Remember when he was with the other Brian in Roxy Music. I think I remember one of his videos about New York where you have to turn the TV 90 degree to see in a right way the town.
02/03/2021 @ 08:46
yes, there were a number of video works of Eno’s that were to be displayed on their side. A really interesting proposition. Interestingly I also worked with Bryan Ferry on an album of his so there’s a curious connection! 🙂
02/03/2021 @ 18:58
Thanks for posting this Robin. It has (as if I needed an excuse) encouraged me to revisit Ambient 4 yet again. Returning to a record I loved so much in my younger years. I’m sitting watching the sunlight fade on a beautiful March evening in the highlands of Scotland, the lights are off and the crows are starting to roost for the night. It brought to mind Brian’s intentions of blurring the edges of the music – where does the music begin and end? and where does the natural soundscape begin and end?

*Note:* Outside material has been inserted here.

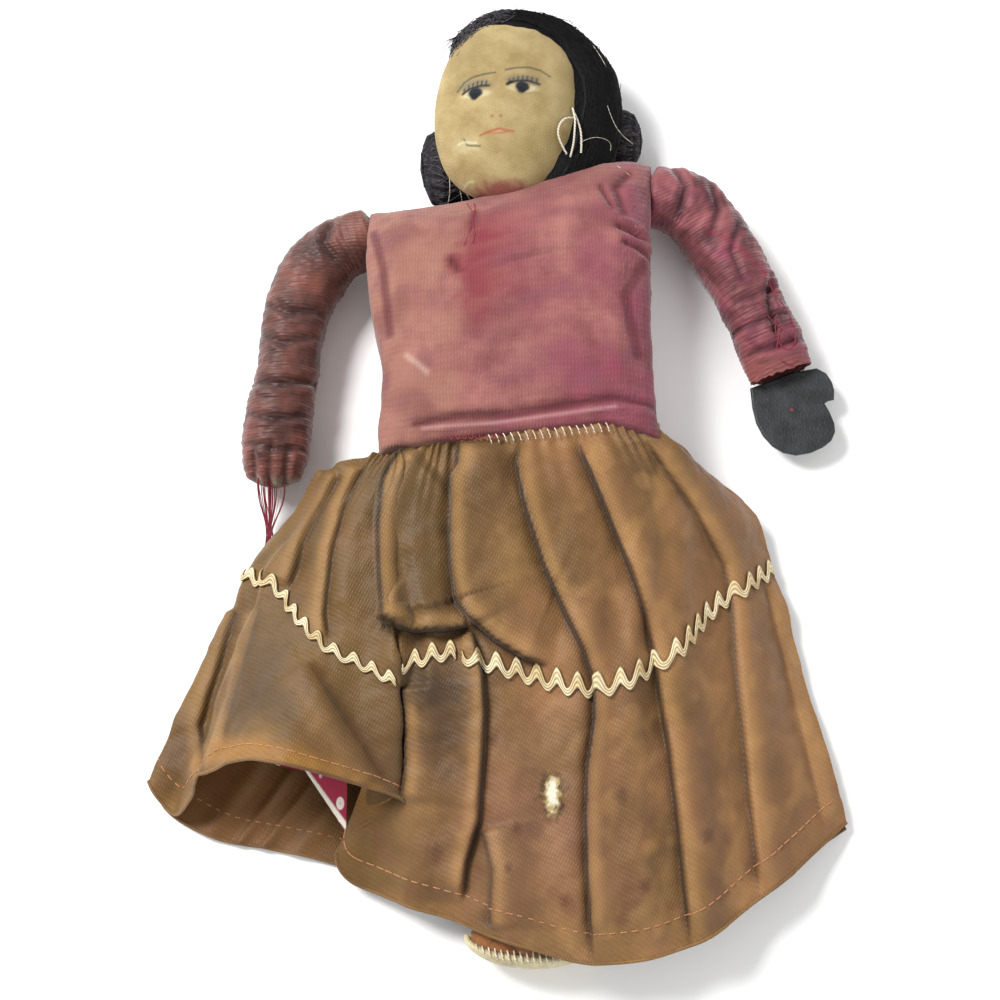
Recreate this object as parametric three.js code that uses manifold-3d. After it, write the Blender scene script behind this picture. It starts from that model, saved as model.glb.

What is on the recording and what is outside? In any case, your story has brought it all flooding back as if hearing it for the first time again: what a gift to give.
03/03/2021 @ 07:41
that’s wonderful to hear!
04/03/2021 @ 09:44
Fascinating article. Thank you for sharing this. Lovely to read the Eno quotes from the period again after all these years. I am also intrigued that you have visited some of the places – something I intend to do at some point. But most of all it is the extent to which one amazing album can open up so much that I relate to. For me it was the instrumentals on Bowie’s Low and ‘Heroes’ and they led me to Eno. I loved what I heard but, to be honest, it took me a few listens to ‘get’ On Land. Despite what Eno says about non-performability, I would love to make a performable version of something from ‘On Land’. I did a few tracks from Plateaux of Mirror’ a few years ago, so maybe . . .
04/03/2021 @ 09:46
lovely comment David! The very idea of performing of ‘On Land’ is intriguing indeed!
04/03/2021 @ 20:50
One of my fave ENO recordings too, a brooding pensive voyage of uncertainty. I had to go listen to Lizard Point after reading this. Will mention your article on my socials.
04/03/2021 @ 21:34
oh, that would be lovely, thank you Kelvin! Happy you enjoyed the article.
29/10/2021 @ 02:19
This is the most wonderful, remarkable, & unvalued recording in Eno’s career. I’ve never found another record that seems so abstractly physical & envoke places, real & imagined, in one’s psyche. Aural memories coming to life doesn’t even begin to convey it’s magic, but that’s the best I can describe it.
29/10/2021 @ 07:24
Thanks for sharing this. It’s good to know that I’m not alone in this opinion too!